Les marqueurs de lieux abondent également. La Fouine s’ancre dans la hass, le 78, et à Miami où il est propriétaire d’un appartement dans le Grand5 où Booba résiderait aussi: « on habite le même block ». Au second degré, il se présente comme propriétaire d’un hôtel, « mon hôtel », où un Booba consentant accepterait de le suivre pour une volontaire agression sexuelle, et tout cela en musique, sur une reprise de l’Hotel de Cassidy feat. R. Kelly. Il ne dit rien de ses origines marocaines.
Dans quels lieux inscrit-il son rival? Mélangeant allègrement le sens propre et le sens figuré, La Fouine nous dit de Booba qu’il se prétendrait de Dakar (où il n’irait jamais), qu’il serait du Bois de Boulogne, plutôt que de Boulogne. Gangster virtuel qui rappe sur Windows, il aurait déménagé en Floride pour échapper à ses rivaux. Il finira au Cap d’Agde à poil. La Fouine inscrit Booba dans un topos remixé. Il mêle les références réelles et imaginaires, et brouille ainsi les frontières entre ce qui est vraiment (Dakar, Miami) et ce qui n’est que le produit de son imagination (mon hôtel, le Cap d’Agde, le Bois de Boulogne…).
Bilan: Booba utilise surtout le nom propre pour se définir. Rohff s’en embarrasse peu. La Fouine s’en délecte. Mais là où Booba réécrit et renomme sans cesse sa propre personne, fidèle à l’egotrip, – « J’suis ego trip, pas assez dans ton trip », disait Mala dans Si tu savais6 – La Fouine renomme celui qu’il n’est pas, Booba, et lui offre une place de maître dans son discours.
Multiples sont les façons de désigner quelqu’un. Les noms propres, les pronoms sont deux cas de figures. La périphrase en est un troisième. Cette figure de style consiste à remplacer un mot ou un nom par une expression plus longue mais équivalente. Voyons si l’étude de cette figure de style confirme nos dires.
Booba et la Fouine donnaient déjà à leurs noms propres des allures périphrastiques (Boss du Rap Game, Boss de Paname). Pour Booba, Rohff est un co-vaurien – jeu de mot sur comorien ? – à couilles de bois, La Fouine, un rappeur pointeur. Pour Rohff, Booba est un strip teaser fonce-dé – défoncé – un reporter avec un mic(ro), un basketteur avec un gode et des jambes de coq, le plus gros mytho de l’époque, un grand nase. Aucune périphrase ne s’applique à lui-même. Pour La Fouine, Booba est une victime, une femme de ménage qui ressemble à Gérard des Filles d’à Côté, un bouffon, une étoile filante, une p’tite zoulette R’n’B. A l’instar de Rohff, cette figure de style est réservée à son opposant. Test validé.

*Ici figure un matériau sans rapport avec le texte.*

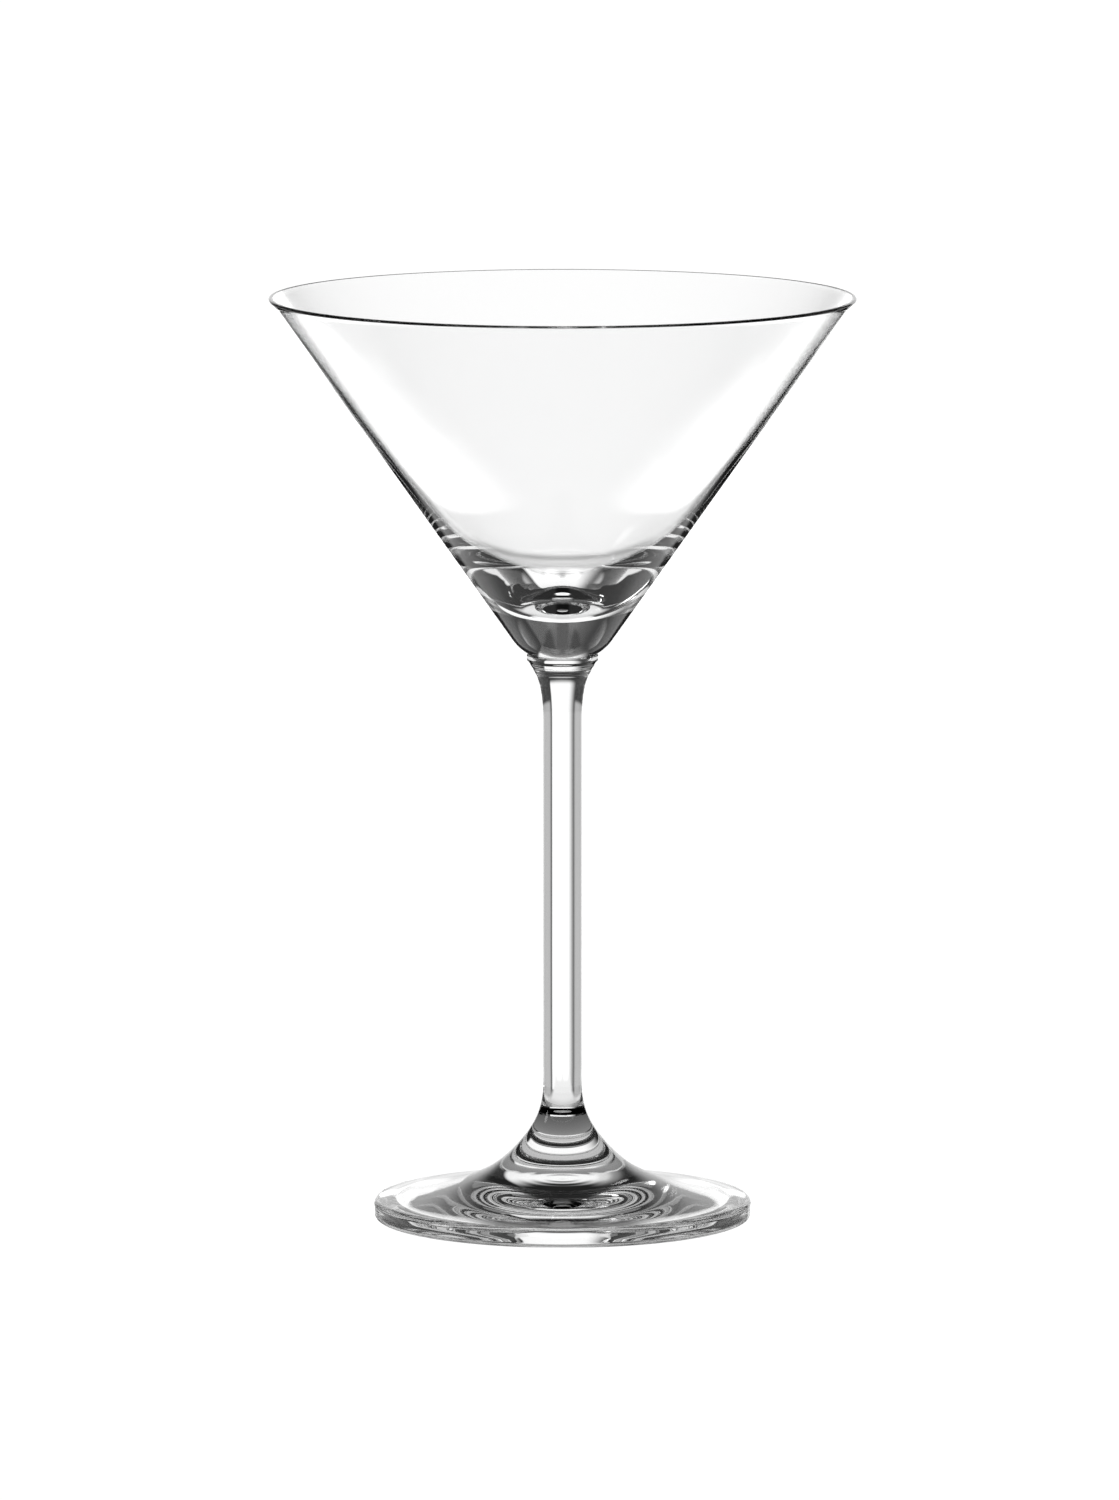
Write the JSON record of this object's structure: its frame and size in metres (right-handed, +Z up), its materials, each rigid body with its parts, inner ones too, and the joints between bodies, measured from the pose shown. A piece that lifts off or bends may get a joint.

Au final, l’étude de l’usage des pronoms, des noms, des surnoms, des périphrases et des marqueurs de lieux, dans ces six textes, nous amène à un constat : quel que soit l’énonciateur, Booba est le sujet dominant du discours.
Certains diront, Rohff et La Fouine accusent Booba (de quoi ? Nous y viendrons…), il est donc normal qu’ils s’adressent à lui et qu’ils parlent de lui (« tu », « tu », « tu », « il », « il »). Booba, lui, leur répondrait sur un mode défensif (« je », « je », « je »). L’alter trip de Rohff et La Fouine – cette fixation sur l’Autre – et l’ego trip de Booba – cette fixation sur lui-même – recouvriraient les notions « d’attaque » et de « défense ». S’agit-il vraiment de cela ?
La semaine prochaine, nous apporterons une réponse à cette question. Nous ajouterons une troisième feuille à notre six feuilles/mille-feuilles et tenterons d’extraire la substantifique moelle du texte de Rohff, de dégager les enjeux des identités qu’il instancie et du rapport qui se joue entre elles. Peur de l’indigestion ?
Crédits Graphisme: Roger Montoya
1 La position de Wesh Morray dans le clash est sujette à débat. Ce morceau aurait été écrit plusieurs mois avant la sortie de l’album Futur et Booba a toujours nié qu’il s’adressait à Rohff. Nous le considérons donc comme une introduction au clash uniquement en raison de l’interprétation que Rohff en a faite.
2 Cette théorie de l’énonciation est développée dans les travaux d’Emile Benveniste : « L’appareil formel de l’énonciation » et « La nature des pronoms » in Problèmes de linguistique générale, Gallimard, 1974.
3 Voir p.ex. l’interview de Booba, pour Musique Mag : http://youtu.be/Kq5DvFcsmoY
4 Interview de La Fouine Swagg ou Pas : http://youtu.be/rv0r2IIhjoA
5 « ma dick du sept-huit », « à Miami (…) l’étage de Fouiny », « quand j’le croise en bas de mon bâtiment », in Autopsie 5 « on s’est vus en bas du Grand » in T.L.T.
6 Si tu savais, interprété par les membres du 92I (Mala et Bram’s) sur l’album de Booba Lunatic, 2010.